Ben lets them attack him and you wonder what it would be like to have a good relationship with Todd, to have ever been playful with him. It makes you sad and wistful to see Ben and his sisters like this.
Ben looks up from where he’s be
ing attacked on the floor. “You going to just stand there or you going to help your boyfriend?”
So you jump onto the pile and start tickling.
After frozen pizza (where you try your best but end up scraping the cheese off) and a trip to Dairy Bliss, you get back to Ben’s house and the girls ask what you can do next. Ben looks to you for a suggestion.
“You girls want to draw?” you ask.
“Yeah! Let’s draw something!” Olivia shouts.
The girls run to get art supplies and Ben asks if you’re really up for that because it’s getting late.
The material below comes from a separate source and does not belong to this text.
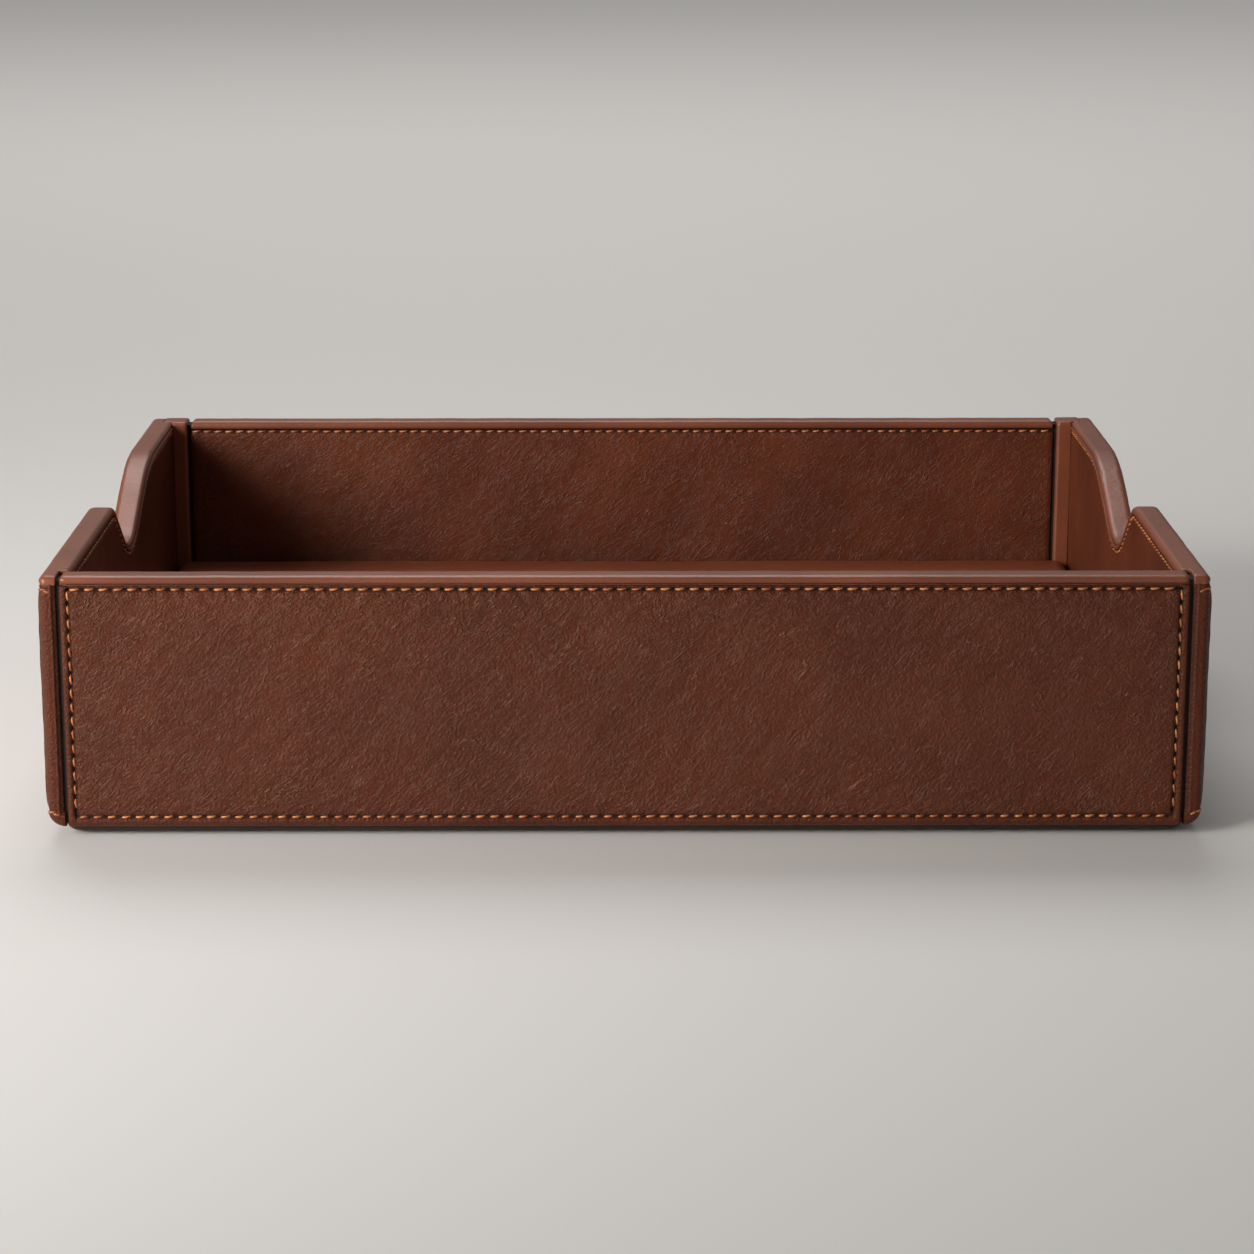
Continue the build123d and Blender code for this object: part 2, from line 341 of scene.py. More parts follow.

“Sure, it’ll be fun. Plus, I told you I would sketch you sometime, so why not now?”
“Oh great,” Ben says. “I can only imagine what you can create with a bunch of crayons and Sharpies.”
The girls toss a packet of plain paper and a shoebox filled with markers, pens, pencils, and crayons onto the kitchen table. You rummage through the box, searching for the pens and markers you want to work with.
“Okay,” you say to Alana and Olivia. “We’re all going to draw what we think Ben looks like to us!”
Alana and Olivia immediately crack up. “This is going to be so much fun!” Alana says.
“I have a great idea!” says Olivia, and they both grab their paper and begin to work.
Ben heads to the refrigerator but you stop him. “Get back here. I need to look at you.”
“I’m just getting something to drink. I have a feeling this is going to take a while.”
Ben comes back to the table with two bottled waters and sits in the chair next to you. You grab his chin and hold it still for a moment. And then you move closer to him and stare.
You rub your thumb along his jawline, feel the stubble on his face, and smooth your fingers along the edge of his cheekbones.
The girls are scritch-scratching away on their paper, mumbling things about Ben looking like a “big ole monkey,” but you are mesmerized by his eyes, his nose, his strong jaw, the curve of his ears. It’s like it’s just the two of you in the room, and you’re holding his face in place, studying him, and he reaches his hand up to circle your wrist and he whispers your name in an achy, painful way.